Across Europe, the political class has spent years debating migration policy while the body count grows. Even Hillary Clinton acknowledged at the Munich Security Conference that migration "went too far", a concession that came long after the consequences were obvious to anyone paying attention.
Just last month, the U.K. and French governments signed a new multimillion-euro agreement aimed at reducing Channel crossings. The deal promised increased police patrols and enhanced surveillance across northern France. On paper, it sounded decisive.
On Hardelot beach, it looked like nothing had changed.
More than 6,000 migrants have reached Britain by boat so far this year, Breitbart London reported. That figure is down 36 percent from the same period last year, a decline officials will no doubt cite as progress. But 6,000 successful crossings still means thousands of people boarding dangerous, overloaded boats in the dark, and it means the smuggling networks remain very much in business.
The math is straightforward. If 82 people can climb onto a single vessel and push off from a beach that is supposedly under enhanced surveillance, the patrols and the cameras are not doing what they were purchased to do. The smugglers know the gaps. They exploit them nightly.
The situation in the Channel mirrors a broader failure of Western immigration enforcement. Governments announce agreements, hold press conferences, and spend public money, then the boats keep coming. The pattern is familiar to American readers who watched years of similar promises at the southern border, where enforcement leadership has only recently begun to match the scale of the problem.
The dead are always the migrants themselves, people lured by smugglers who promise safe passage and deliver overcrowded death traps. The two Sudanese women found on that boat Sunday did not drown. They were pressed so tightly among 82 passengers that they could not breathe. Others sat in fuel that burned through their skin.
These are the real-world results of policies that refuse to deter illegal crossings at the source. When governments treat border enforcement as a funding line item rather than a serious operational commitment, the smuggling trade flourishes. And when the smuggling trade flourishes, people die in ways that would be called criminal negligence in any other context.
The consequences of lax immigration enforcement extend far beyond the Channel. In the United States, the toll of failed policy has included victims like a 62-year-old North Carolina motorcyclist killed in a hit-and-run by an illegal immigrant released under catch-and-release.
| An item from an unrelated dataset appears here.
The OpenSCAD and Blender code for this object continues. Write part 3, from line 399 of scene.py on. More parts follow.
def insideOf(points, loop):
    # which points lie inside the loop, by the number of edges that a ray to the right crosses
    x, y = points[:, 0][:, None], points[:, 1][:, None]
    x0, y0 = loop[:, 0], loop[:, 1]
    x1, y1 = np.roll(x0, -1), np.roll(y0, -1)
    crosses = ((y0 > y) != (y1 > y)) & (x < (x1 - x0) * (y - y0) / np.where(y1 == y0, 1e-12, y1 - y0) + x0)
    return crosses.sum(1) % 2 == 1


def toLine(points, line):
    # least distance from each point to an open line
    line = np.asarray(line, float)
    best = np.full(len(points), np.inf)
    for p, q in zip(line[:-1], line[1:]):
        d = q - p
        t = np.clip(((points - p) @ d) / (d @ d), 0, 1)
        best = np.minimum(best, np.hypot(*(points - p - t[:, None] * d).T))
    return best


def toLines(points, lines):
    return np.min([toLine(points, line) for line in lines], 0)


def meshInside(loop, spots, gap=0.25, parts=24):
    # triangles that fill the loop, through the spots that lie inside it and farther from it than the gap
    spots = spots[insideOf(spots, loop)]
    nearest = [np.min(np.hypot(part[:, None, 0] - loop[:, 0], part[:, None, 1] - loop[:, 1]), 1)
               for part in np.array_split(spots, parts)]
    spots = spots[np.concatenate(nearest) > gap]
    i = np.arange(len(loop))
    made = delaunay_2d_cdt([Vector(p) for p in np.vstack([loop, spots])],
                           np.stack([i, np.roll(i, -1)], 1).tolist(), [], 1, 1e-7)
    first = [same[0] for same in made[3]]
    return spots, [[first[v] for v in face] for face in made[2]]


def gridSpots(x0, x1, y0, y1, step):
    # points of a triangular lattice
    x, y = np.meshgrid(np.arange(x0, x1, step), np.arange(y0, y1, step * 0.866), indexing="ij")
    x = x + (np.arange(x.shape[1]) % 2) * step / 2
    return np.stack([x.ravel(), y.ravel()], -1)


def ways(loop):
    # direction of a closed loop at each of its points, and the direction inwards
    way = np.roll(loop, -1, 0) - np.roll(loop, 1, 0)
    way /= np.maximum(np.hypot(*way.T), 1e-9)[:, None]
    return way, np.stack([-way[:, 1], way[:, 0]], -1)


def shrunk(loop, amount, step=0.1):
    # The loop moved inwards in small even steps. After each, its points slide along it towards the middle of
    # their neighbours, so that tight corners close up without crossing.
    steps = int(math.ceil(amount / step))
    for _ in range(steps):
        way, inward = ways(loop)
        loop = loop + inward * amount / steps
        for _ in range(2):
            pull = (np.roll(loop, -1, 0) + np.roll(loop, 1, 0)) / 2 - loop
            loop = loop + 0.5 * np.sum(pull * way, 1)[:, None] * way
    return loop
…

Different continent, same underlying problem: governments that refuse to enforce their own borders create victims on both sides of those borders.
The U.K.-France deal signed last month was the latest in a long series of bilateral agreements stretching back years. Each one has promised to be the turning point. None has been. The crossings continue because the incentive structure has not changed. Migrants who reach British shores are processed, not returned. Smugglers who pack 82 people onto a boat built for a fraction of that number face little risk of prosecution on the French side.
Accountability in these cases is almost always directed downward, at the migrants themselves, or at a single low-level smuggler arrested after the fact. The broader policy architecture that makes the crossings possible, even predictable, goes unexamined. The families who have lost loved ones among those 172 dead at the French-U.K. border deserve better than another surveillance contract and another press release.
The debate over immigration has reached a point where even longtime advocates of open borders have begun to acknowledge the costs. But acknowledgment without enforcement is just rhetoric. And rhetoric does not stop boats from launching in the dark, or keep young women from being crushed to death in the hull.
Eighty-two people on one boat. Two dead. Sixteen injured. Three with severe burns. And somewhere along the French coast, another boat is being inflated for tonight's crossing, because no one with the power to stop it has decided it matters enough to actually try.